Only the lines starting at the one with "for the line." and ending at the one with "obj.matrix_parent_inverse = Matrix.Identity(4)" should be copied, exactly and with both ends kept.
■ ■ ■ ■
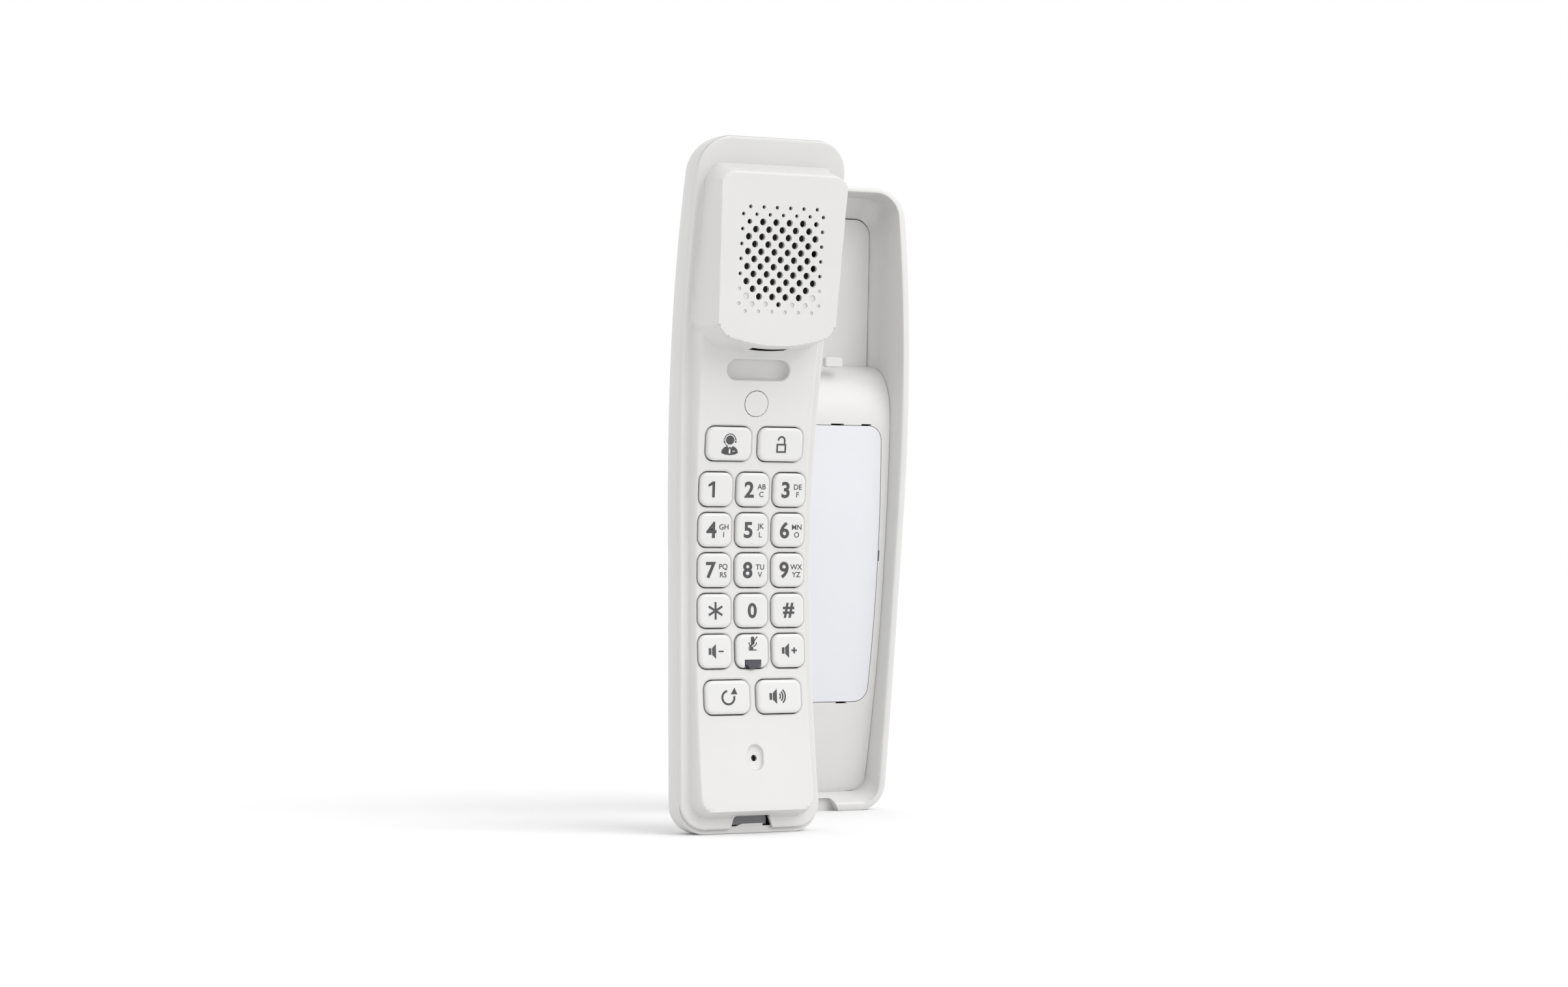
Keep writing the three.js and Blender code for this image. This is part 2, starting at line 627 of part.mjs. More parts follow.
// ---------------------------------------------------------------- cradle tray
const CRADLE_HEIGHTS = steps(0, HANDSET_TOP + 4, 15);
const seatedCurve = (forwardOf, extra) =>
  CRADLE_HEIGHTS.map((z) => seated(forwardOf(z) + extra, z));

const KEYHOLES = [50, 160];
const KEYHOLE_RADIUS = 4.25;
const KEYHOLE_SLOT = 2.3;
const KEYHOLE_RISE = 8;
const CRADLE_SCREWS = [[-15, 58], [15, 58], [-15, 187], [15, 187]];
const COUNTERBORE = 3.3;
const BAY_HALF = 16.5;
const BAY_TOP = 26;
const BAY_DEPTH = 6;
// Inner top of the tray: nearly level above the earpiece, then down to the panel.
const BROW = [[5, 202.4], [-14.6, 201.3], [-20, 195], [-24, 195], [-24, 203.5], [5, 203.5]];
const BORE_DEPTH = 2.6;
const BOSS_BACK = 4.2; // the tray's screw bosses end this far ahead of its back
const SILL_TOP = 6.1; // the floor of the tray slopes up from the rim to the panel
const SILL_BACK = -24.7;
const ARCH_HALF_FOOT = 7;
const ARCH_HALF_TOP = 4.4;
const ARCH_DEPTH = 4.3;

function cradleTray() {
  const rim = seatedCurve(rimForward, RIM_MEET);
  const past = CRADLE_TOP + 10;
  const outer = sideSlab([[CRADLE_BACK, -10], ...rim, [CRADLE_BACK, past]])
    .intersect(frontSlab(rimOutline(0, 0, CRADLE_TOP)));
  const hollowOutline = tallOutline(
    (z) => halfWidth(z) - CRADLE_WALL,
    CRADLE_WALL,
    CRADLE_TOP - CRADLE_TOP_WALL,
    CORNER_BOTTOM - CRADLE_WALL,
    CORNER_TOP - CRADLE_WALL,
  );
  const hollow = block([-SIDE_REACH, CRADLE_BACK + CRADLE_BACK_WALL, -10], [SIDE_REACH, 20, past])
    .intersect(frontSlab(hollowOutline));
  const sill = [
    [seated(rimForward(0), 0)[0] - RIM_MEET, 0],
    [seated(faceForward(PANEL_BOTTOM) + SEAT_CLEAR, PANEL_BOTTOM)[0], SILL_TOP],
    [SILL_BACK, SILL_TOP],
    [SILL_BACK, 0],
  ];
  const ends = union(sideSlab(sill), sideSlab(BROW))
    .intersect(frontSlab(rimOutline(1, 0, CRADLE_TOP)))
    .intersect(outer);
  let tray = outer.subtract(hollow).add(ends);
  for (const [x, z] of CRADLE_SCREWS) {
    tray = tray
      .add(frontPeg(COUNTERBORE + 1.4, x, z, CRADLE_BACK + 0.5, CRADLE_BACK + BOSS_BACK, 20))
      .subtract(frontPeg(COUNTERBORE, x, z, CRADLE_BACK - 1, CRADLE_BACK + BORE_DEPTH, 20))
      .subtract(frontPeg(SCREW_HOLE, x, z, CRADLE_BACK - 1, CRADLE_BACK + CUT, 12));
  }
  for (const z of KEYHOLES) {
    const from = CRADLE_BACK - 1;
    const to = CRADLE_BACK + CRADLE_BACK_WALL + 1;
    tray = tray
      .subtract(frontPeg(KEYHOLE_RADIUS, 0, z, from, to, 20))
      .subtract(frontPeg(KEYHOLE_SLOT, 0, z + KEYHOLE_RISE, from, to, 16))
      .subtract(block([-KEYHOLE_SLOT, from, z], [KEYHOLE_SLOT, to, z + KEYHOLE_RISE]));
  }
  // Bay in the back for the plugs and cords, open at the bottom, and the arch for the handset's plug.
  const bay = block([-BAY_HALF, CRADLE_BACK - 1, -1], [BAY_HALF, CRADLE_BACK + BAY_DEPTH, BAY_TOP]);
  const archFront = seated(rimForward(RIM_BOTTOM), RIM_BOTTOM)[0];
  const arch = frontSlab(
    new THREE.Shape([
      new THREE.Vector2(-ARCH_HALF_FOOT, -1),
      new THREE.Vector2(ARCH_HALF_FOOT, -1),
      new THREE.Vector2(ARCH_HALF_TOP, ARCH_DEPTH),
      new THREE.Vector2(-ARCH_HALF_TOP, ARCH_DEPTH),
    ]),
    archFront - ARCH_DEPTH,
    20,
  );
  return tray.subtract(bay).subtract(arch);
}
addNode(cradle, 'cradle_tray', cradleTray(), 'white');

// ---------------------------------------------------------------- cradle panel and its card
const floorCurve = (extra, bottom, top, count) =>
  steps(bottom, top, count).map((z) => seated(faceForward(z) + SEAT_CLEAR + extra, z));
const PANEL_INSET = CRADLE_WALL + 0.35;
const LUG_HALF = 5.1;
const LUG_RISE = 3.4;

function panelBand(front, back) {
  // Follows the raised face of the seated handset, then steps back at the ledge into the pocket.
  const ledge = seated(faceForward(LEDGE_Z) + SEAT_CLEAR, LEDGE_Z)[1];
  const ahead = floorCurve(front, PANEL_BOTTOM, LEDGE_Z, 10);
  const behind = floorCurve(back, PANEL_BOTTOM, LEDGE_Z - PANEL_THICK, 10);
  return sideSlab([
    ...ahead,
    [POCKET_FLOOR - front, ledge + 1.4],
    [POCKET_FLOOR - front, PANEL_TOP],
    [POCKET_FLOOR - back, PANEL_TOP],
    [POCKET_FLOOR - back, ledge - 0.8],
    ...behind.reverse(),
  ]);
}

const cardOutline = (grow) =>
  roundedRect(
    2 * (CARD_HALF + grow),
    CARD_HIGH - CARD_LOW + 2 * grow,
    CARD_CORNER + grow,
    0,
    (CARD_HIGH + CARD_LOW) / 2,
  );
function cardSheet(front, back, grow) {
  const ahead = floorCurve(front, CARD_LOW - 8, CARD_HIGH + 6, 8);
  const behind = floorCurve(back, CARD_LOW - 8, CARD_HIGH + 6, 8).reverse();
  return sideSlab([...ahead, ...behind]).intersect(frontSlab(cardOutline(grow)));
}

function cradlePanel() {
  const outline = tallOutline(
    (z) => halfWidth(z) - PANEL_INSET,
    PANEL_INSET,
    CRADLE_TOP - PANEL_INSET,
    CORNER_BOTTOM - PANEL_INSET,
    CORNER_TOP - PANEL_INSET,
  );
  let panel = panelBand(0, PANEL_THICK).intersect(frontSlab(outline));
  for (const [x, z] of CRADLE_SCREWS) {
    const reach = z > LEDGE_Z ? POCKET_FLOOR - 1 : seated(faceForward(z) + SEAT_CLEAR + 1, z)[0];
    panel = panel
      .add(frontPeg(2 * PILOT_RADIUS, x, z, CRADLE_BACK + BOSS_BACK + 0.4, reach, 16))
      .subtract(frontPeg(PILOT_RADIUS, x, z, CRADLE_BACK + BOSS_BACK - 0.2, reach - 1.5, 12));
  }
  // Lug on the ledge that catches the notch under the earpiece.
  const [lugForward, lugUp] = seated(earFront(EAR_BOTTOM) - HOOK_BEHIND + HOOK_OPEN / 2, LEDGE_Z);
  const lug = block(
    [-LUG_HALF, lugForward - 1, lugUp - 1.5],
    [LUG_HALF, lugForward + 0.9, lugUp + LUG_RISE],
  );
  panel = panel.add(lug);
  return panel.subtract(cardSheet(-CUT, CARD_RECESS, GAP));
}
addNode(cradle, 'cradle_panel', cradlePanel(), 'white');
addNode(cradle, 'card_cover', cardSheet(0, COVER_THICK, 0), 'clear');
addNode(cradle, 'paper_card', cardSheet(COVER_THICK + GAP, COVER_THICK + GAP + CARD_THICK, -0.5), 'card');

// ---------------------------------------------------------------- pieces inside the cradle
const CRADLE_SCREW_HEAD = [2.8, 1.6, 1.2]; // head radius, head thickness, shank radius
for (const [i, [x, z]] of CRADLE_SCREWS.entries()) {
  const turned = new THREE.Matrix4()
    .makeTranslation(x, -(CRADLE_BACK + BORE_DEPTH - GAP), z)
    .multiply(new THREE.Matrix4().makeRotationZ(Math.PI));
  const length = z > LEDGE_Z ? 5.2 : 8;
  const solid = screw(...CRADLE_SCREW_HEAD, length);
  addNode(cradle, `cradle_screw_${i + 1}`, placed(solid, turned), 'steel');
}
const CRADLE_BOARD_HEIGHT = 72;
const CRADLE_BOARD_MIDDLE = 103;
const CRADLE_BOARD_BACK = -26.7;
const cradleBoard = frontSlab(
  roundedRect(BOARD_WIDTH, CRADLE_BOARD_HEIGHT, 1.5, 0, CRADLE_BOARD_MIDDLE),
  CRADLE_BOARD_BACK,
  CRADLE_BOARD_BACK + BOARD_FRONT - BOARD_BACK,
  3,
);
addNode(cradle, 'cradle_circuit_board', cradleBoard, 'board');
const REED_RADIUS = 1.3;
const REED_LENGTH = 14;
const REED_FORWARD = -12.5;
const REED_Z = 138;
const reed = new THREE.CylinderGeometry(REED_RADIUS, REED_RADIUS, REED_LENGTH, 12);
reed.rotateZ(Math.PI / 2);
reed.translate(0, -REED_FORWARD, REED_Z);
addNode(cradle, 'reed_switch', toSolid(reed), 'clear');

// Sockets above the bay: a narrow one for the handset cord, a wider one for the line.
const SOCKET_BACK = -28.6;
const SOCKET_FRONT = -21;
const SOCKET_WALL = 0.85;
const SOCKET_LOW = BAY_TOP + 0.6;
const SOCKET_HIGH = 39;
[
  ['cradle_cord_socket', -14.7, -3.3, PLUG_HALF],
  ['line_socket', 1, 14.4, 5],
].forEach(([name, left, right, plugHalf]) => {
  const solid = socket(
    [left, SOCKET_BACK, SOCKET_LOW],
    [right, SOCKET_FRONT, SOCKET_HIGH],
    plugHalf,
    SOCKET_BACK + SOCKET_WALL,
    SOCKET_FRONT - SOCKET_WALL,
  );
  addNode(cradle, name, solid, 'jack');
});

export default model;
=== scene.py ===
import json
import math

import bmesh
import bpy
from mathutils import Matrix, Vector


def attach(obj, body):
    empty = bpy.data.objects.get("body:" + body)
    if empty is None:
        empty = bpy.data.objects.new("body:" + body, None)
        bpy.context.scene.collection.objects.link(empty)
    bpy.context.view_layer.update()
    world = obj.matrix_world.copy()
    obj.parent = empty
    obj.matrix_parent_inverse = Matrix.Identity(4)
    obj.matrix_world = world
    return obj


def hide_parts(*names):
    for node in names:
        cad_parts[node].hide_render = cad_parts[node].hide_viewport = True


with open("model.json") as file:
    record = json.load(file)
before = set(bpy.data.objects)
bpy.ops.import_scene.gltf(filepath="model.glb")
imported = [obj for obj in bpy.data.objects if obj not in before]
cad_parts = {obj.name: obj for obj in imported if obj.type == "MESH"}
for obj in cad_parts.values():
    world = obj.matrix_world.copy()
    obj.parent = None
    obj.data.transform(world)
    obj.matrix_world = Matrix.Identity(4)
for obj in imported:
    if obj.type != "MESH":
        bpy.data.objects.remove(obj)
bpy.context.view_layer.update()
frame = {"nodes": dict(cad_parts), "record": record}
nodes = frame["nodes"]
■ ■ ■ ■
WRITTEN REPLY:
// Sockets above the bay: a narrow one for the handset cord, a wider one for the line.
const SOCKET_BACK = -28.6;
const SOCKET_FRONT = -21;
const SOCKET_WALL = 0.85;
const SOCKET_LOW = BAY_TOP + 0.6;
const SOCKET_HIGH = 39;
[
  ['cradle_cord_socket', -14.7, -3.3, PLUG_HALF],
  ['line_socket', 1, 14.4, 5],
].forEach(([name, left, right, plugHalf]) => {
  const solid = socket(
    [left, SOCKET_BACK, SOCKET_LOW],
    [right, SOCKET_FRONT, SOCKET_HIGH],
    plugHalf,
    SOCKET_BACK + SOCKET_WALL,
    SOCKET_FRONT - SOCKET_WALL,
  );
  addNode(cradle, name, solid, 'jack');
});

export default model;
=== scene.py ===
import json
import math

import bmesh
import bpy
from mathutils import Matrix, Vector


def attach(obj, body):
    empty = bpy.data.objects.get("body:" + body)
    if empty is None:
        empty = bpy.data.objects.new("body:" + body, None)
        bpy.context.scene.collection.objects.link(empty)
    bpy.context.view_layer.update()
    world = obj.matrix_world.copy()
    obj.parent = empty
    obj.matrix_parent_inverse = Matrix.Identity(4)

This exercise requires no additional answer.